What else has gone, or is going? Prayer beads - saw 'em all the time in '92, was even given a set by a friendly Kurd in Tatvan, and now I wonder where mine and everyone else's are. People stationed on sidewalks with bathroom scales, offering to weigh me - saw that exactly once on this trip. Kids hailing me with "Hello hello OK Alman" - as unstinting and as mindless as truckers honking at my bicycle in Brazil, only they'd probably still do that while Turkish kids have completely settled down.

Everybody seems to have settled down, or perhaps in, like into a groove, a busy one. The first Islamic country I visited was Egypt in 1983, and the first thing I noticed was all the idle males, hordes of 'em. Later on that trip, I'd notice the same in the Sudan. I noticed it first thing in Turkey in 1992, and first thing in Azerbaijan too, as briefly as I'd been over the border. For all those reasons, I had long maintained that this was the most interesting and important thing about the Islamic world, that it wasn't necessarily connected to Islam, that what these people suffered from was some profound character defect that likely no religion could cause, and that if you failed to notice this then I for one had to wonder what, if anything, you had noticed at all.

Well, I'm not wondering that anymore, because it's clear my early sightings aren't valid anymore.

Most of what I did sight in 1992 was on, or from, trains. Naturally I did not gauge idleness - I did get off the train for that! - but on Turkish Railways, I did perceive quite a lot of other things. On this all-bus trip I did not perceive all those things, though I do believe that has little to do with the form of transport and more to do with Turkey itself having changed. In 1992 military service was compulsory; in 2014 it still is; yet back then I was constantly asked how I'd got out of it and this time nobody asked at all. Back then it was assumed all countries had compulsory military service; maybe Turks are much better informed, or a little more imaginative, about the outside world. In any case I suspect I confused everybody back then: I kept phrasing it literally as to-me military-service necessary not (Bana askerlik lazım değil) rather than to-us military-service obligatory not, (Bize askerlik mecbur değil) so they probably all thought my father's uncle's uncle knew the Governor and I was on a squash court when my butler handed me the telegram confirming that I'd been declared 4-F.
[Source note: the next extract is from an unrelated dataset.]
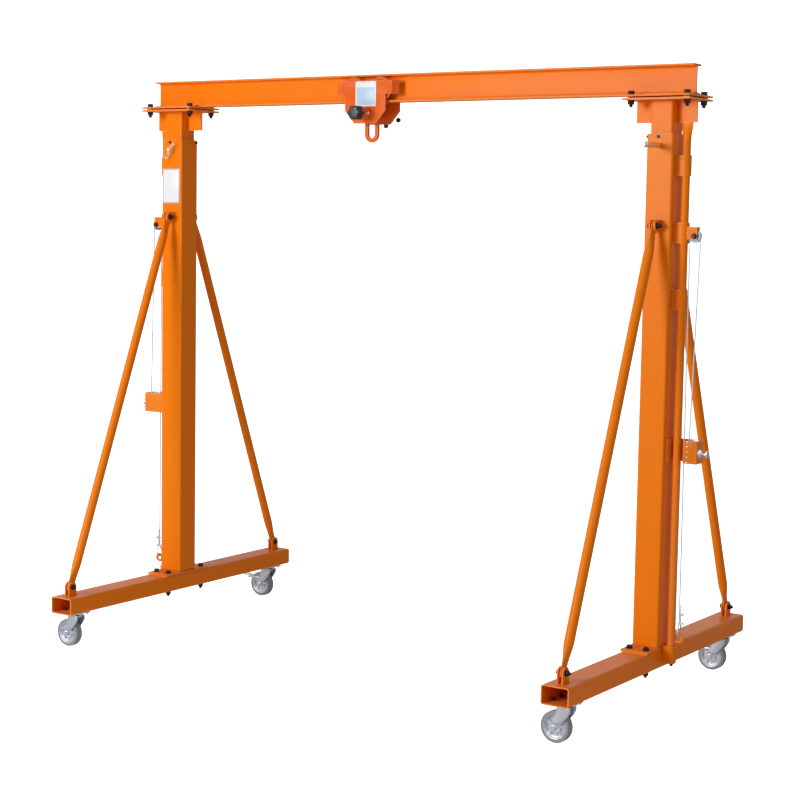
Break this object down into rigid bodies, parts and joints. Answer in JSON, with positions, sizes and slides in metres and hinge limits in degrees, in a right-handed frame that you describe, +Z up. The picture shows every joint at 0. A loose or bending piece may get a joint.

Then again, would such a well-connected person be riding Turkish trains? I had certainly surprised Turks then, but I wasn't doing that now. Back then, I was asked if I was an artist or if my family was dead - Turks couldn't imagine any other circumstances under which a guy would just travel. It may be that on Turkish trains right now, fellow passengers would still be surprised and ask such things. But there aren't that many Turkish trains right now; I saw none; and from TCDD's website, I get the idea the emphasis is now on high-speed, relatively luxurious service. In Istanbul, I took a boat from Catfood Landing over to Haydarpaşa, just to visit the train station where I'd first arrived in this great city. The station was perfectly clean and in excellent repair, but I saw no trains or passengers. Just a bride and groom, being photographed in the beautiful main hall.

I'm sorry the trains are gone, but I begrudge Turks nothing. I believe their country has very much improved with time.

_________________

*Since I've got on the subject of alcohol, I will take this opportunity to marvel, once again, at how Atatürk drank himself to death. He did. Died of cirrhosis at age 57. Both the English and Turkish Wikipedia entries for him make it sound as if he simply caught it. From what little I've been able to find out, he drank openly, and his lieutenants made sure not to carry out orders he issued after he was too intoxicated to notice. I like to imagine that if anyone ever took him to task, he said, "Hey! This is part of my legend!" Even though it isn't, at all.